Im Anschluss an das Alte Ägypten haben wir drei Texte aus England besprochen. Der erste Text, „Lord Randal“, hat seinen Ursprung vermutlich im Mittelalter und wurde zunächst in oraler Tradition überliefert. Dies erklärt z. T., warum es verschiedene Textfassungen gibt, denn die Geschichte wurde von Ort zu Ort mit leichten Unterschieden erzählt bzw. die Sänger passten die Texte auch an ihre persönlichen Vorlieben an. „Lord Randal“ steht am Anfang der Zeit der Balladendichtung, als diese noch primär ein Unterhaltungsmedium war. Fahrende Sänger trugen die Geschichten abends in Wirtshäusern oder anderen Lokalitäten vor. Dazu war eine hohe Memorisierbarkeit der vorgetragenen Texte wichtig sowie ggf. inhaltliche Anpassungen an das jeweilige Publikum. Wiederholungen und eingängige Refrains sind ein weiteres wichtiges Strukturmerkmal dieser frühen Balladendichtungen, die inhaltlich vor allem auf einen einfachen, aber hohen Spannungsbogen, eine starkes Maß an Emotionalität und möglichst viele Anknüpfungspunkte für die Zuhörer setzten.
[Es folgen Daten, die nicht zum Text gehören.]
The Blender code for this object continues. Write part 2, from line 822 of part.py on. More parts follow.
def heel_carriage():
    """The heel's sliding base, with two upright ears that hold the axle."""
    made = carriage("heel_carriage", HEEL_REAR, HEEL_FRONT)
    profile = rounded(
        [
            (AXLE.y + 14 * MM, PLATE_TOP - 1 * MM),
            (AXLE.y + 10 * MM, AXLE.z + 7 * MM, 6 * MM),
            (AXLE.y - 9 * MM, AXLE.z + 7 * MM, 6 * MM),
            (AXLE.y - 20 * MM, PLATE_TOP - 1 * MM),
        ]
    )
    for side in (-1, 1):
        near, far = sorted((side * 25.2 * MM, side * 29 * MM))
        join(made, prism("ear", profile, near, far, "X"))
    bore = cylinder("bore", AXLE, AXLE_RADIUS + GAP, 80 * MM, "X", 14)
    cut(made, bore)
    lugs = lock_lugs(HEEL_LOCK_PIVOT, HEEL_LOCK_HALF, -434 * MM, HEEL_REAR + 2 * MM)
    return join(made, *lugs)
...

1803 erschien das Gedicht „Auguries Of Innocence“ des englischen Dichters, Naturmystikers und Malers William Blake (1757-1827). Zu Lebzeiten weitgehend ignoriert bzw. offen abgelehnt, fand Blakes Werk erst nach seinem Tod Anerkennung, insbesondere durch die einflussreiche Gruppe der Präraffaeliten, durch welche es später sogar Eingang in die Popkultur fand. Heute gilt Blake als Schlüsselfigur für das Verständnis der Poesie und Kunst der Romantik sowie auch das der anschließenden Epochen. Oft wird aus „Auguries Of Innocence“ nur die erste Strophe zitiert, die wir auch im Seminar besprochen haben. Blake verknüpft darin auf eindrucksvolle Weise Beobachtungen des Großen und des Kleinen und bezieht dabei sowohl Zeit als auch Raum in seine Überlegungen ein.
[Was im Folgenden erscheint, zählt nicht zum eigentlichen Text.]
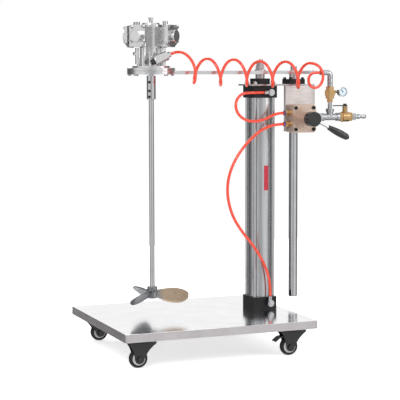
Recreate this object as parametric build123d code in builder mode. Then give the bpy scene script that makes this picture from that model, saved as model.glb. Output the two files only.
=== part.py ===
from build123d import *
from math import cos, hypot, radians, sin, tan
import os

# Pneumatic paint mixer on a wheeled steel deck.
# The origin is the middle of the deck's top face: X along its long side, Y to the back, Z up.

# Driving dimensions, millimetres
deck_length = 550.0
deck_depth = 480.0
deck_height = 22.0
deck_sheet = 2.0
deck_corner = 4.0

rail_width = 74.0
rail_inset = 6.0

caster_inset_x = 58.0
caster_inset_y = 42.0
caster_trail = 10.0
caster_plate_side = 66.0
caster_plate_thickness = 2.5
race_diameter = 46.0
race_height = 5.0
kingpin_diameter = 10.0
kingpin_head = 16.0
fork_width = 74.0
fork_sheet = 2.5
wheel_diameter = 50.0
wheel_width = 20.0
hub_diameter = 15.0
axle_diameter = 8.0
axle_drop = 50.0
pedal_pin = 4.0
pedal_sheet = 3.5

line_y = 22.0
column_x = 220.0
guide_x = 325.0
shaft_x = -107.0

cap_side = 75.0
cap_corner = 5.0
cap_height = 34.0
foot_seat_depth = 0.5
foot_seat_gap = 0.1
cylinder_bore = 63.0
barrel_diameter = 68.0
barrel_length = 565.0
tie_rod_diameter = 8.0
tie_rod_spacing = 56.5
tie_nut_across = 13.0
tie_nut_height = 6.0
piston_height = 25.0
end_gap = 20.0
piston_rod_diameter = 20.0
gland_side = 48.0
gland_height = 16.0
stud_diameter = 16.0
collar_diameter = 26.0
collar_height = 11.7

bracket_thickness = 4.0
bracket_left = 167.0
bracket_right = 368.0
bracket_front = -28.0
bracket_back = 60.0

arm_thickness = 10.0
arm_width = 50.0
arm_right = 389.0

guide_diameter = 25.0
guide_foot_above_deck = 25.0
bush_diameter = 40.0
bush_length = 59.0
bush_flange = 50.0
bush_flange_height = 14.0
bush_screw_spacing = 38.0

valve_plate_thickness = 12.0
valve_plate_width = 91.5
valve_plate_height = 129.0

valve_width = 71.0
valve_height = 78.0
valve_depth = 50.0
valve_x = 312.0
valve_drop = 92.0
valve_screw_x = 55.0
valve_screw_z = 60.0
valve_flange_thickness = 12.0
valve_port_spacing = 31.0
knob_diameter = 41.0
knob_height = 27.0
knob_front = -142.0
spindle_diameter = 12.0
lever_length = 123.0
lever_angle = -26.0
lever_rod_diameter = 8.0
grip_diameter = 20.0
grip_start = 54.0

port_y = -53.0
tee_x = 403.0
tee_half = 29.0
tee_diameter = 19.0
hose_diameter = 8.0

plate_diameter = 133.0
plate_thickness = 8.0
motor_turn = -52.0
pedestal_height = 54.0
pedestal_diameter = 44.0
pillar_diameter = 14.0
pillar_radius = 38.0
crankcase_diameter = 62.0
crankcase_height = 63.0
head_reach = 62.0
head_width = 50.0
head_height = 60.0
head_thickness = 8.0
head_cap_diameter = 34.0
head_cap_height = 12.0

mixing_shaft_diameter = 14.0
coupling_diameter = 25.0
coupling_length = 65.0
set_screw_diameter = 5.6
set_screw_turn = -134.0
hub_bottom = 46.0
propeller_hub_diameter = 28.0
propeller_hub_height = 33.0
blade_thickness = 4.0

coil_y = -69.0
coil_diameter = 79.0
coil_left = -18.0
coil_right = 345.0
coil_rise = 9.0
coil_fall = 4.0

running_clearance = 0.05
face_clearance = 0.3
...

1830 veröffentlichte Alfred Lord Tennyson das Gedicht „Nothing Will Die“. Tennyson gilt als einer der Hauptvertreter des Viktorianismus, seine Texte kreisen oft um mythologische und geschichtliche Themen, z. B. den Artussagenkreis in „The Lady of Shalott“ und historische Stoffe wie „The Charge of the Light Brigade“. 1850 wurde er von Königin Victoria zum Poet Laureate ernannt. Das zentrale Thema von „Nothing Will Die“ ist der Gegensatz von Tod und Wandel, wobei ersterer als Stillstand verstanden wird, der jedoch nach Ansicht des lyrischen Ichs in der umgebenden Natur, die seiner Beobachtung zufolge in einem ständigen Wandlungsprozess begriffen ist, gar nicht vorkommt. Das lyrische Ich schließt daraus, das es einen klassischen Tod gar nicht gäbe.

 

USA, 1842

1842 veröffentlichte der Schriftsteller, Lyriker, Übersetzer und Dramatiker Henry Wadsworth Longfellow (1807-1882) sein Gedicht „Mezzo Cammin“. Zusammen mit Oliver Wendell Holmes Sr., William Cullen Bryant, John Greenleaf Whittier und James Russell Lowell gehörte er zur Gruppe der viel gelesenen Fireside Poets, deren Themen vor allem um die Begriffe der Heimat und der Moral kreisten. Kritiker setzten an seinen Texten aus, dass sie zu europäisch, konventionell und sentimental gestaltet seien, weswegen diese nach 1900 nicht mehr Teil des US-amerikanischen Literaturkanons waren. Longfellows bekanntestes Werk ist vermutlich das auf historischen Personen und Ereignissen beruhende epische Gedicht „The Song of Hiawatha“ (1855).

„Mezzo Cammin“ ist in Form eines italienischen Sonetts geschrieben, eine passende Wahl, da der Titel und besonders auch die erste Zeile sich auf Dantes Göttliche Komödie beziehen. Zugespitzt lässt sich das Gedicht als reflektierender Umgang mit einer Midlife Crisis verstehen, an dessen Ende eine mögliche, versteckte Katharsis steht.

 

Wales (Großbritannien), Mitte des 20. Jh.s

Das letzte besprochene Gedicht, „Notes On The Art Of Poetry“, stammt von dem walisischen Schriftsteller, Dichter und Essayisten Dylan Thomas (1914-1953). Obwohl Thomas mit seinen Texten beruflich sehr erfolgreich war, schaffte er es nicht, sich von seiner Alkoholsucht zu lösen, für die er den Großteil seines Geldes ausgab. Er verstarb schon früh, vermutlich an einer nicht auskurierten Lungenentzündung.
In „Notes On The Art Of Poetry“ berichtet das lyrische Ich von der Lebendigkeit und Unmittelbarkeit literarischer Texte, die in seiner Wahrnehmung die zweidimensionalen Grenzen des Buches überschreiten und zu eigenem, eigenständigem Leben erwachen, das das zunächst noch ungläubig staunende lyrische Ich in seinen Bann zieht. „I could never have dreamt that there were such goings-on/ in the world between the covers of books“, resümiert es.

Wer selbst schon einmal ganz in einer Geschichte oder einem Gedicht versunken ist und dabei alles andere um sich herum vergessen hat, der wird dem vermutlich nur zustimmen können: Die Literatur birgt ganze neue, wunderbare Welten, die es im Augenblick des Lesens zu erfahren gilt und die das eigene Weltbild für immer verändern können.